The traditional instruments used to perform Sankofa have been gathered from a wide variety of lands and cultures and are represented in his Kotoko Society's performances. However, Dinizulu not only used these traditional instruments, but he also continually introduced new musical instruments of his design and construction, to complement those, which are already employed by the Kotoko Society. Playing over 500 traditional and modern instruments, the Kotoko Society regularly performs at leading concert venues as well as major universities and cultural institutions.

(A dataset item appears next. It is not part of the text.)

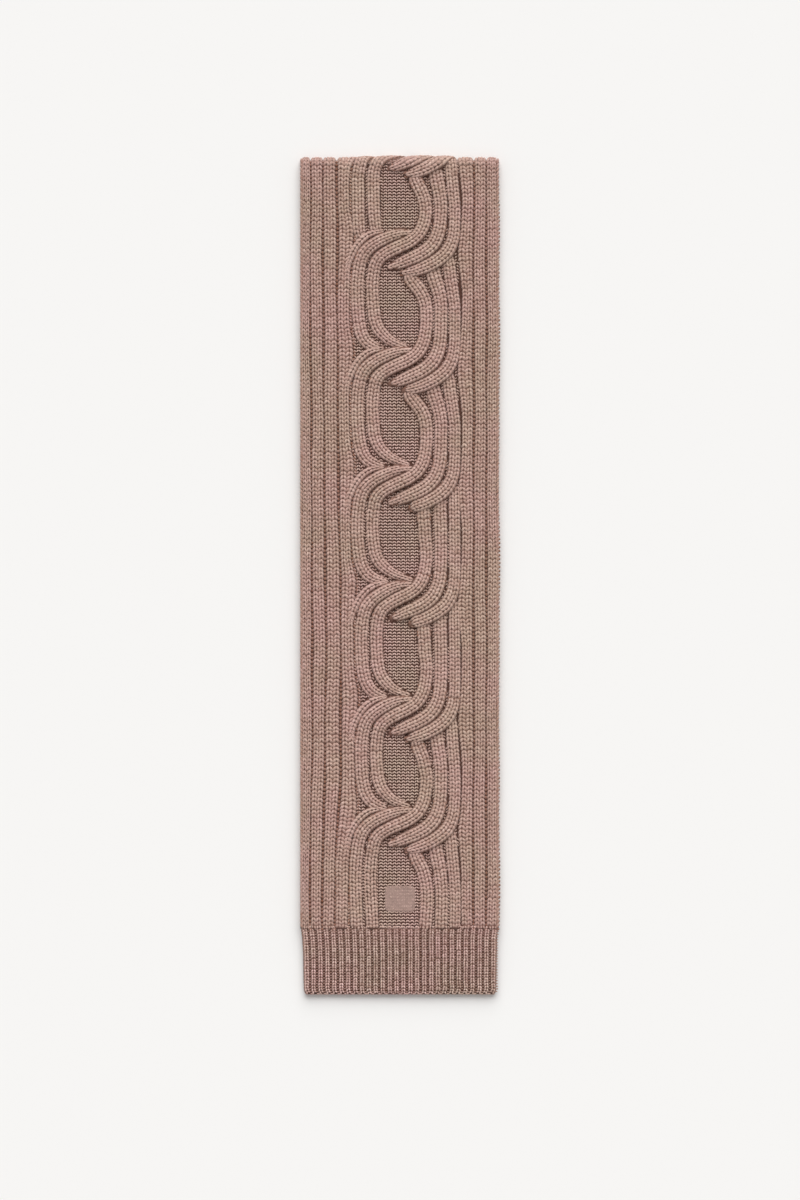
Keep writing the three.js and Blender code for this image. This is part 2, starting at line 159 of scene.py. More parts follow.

They have performed at Lincoln Center, the American Museum of Natural History, Columbia University, Medgar Evers College, Long Island University, as well as other diverse environments such as the Trump Tower and the Philadelphia Folk Festival and toured in Japan and the Caribbean. In addition to these, the group regularly appeared at major nightclubs such as The Sounds of Brazil (S.O.B.’s).

== Collaborations ==
Dinizulu made studio recordings and performed live with artists, namely Toni Morrison, Alvin Ailey, Donald McKayle, Gregory Hines, Sonny Rollins, Nina Simone, Harry Belafonte, Wynton Marsalis, Jackie McLean, Dizzy Gillespie, Paul Winter, Lonnie Liston Smith, Steve Turre, Danilo Perez, Stefon Harris, Clifton Anderson, and Vanessa Rubin.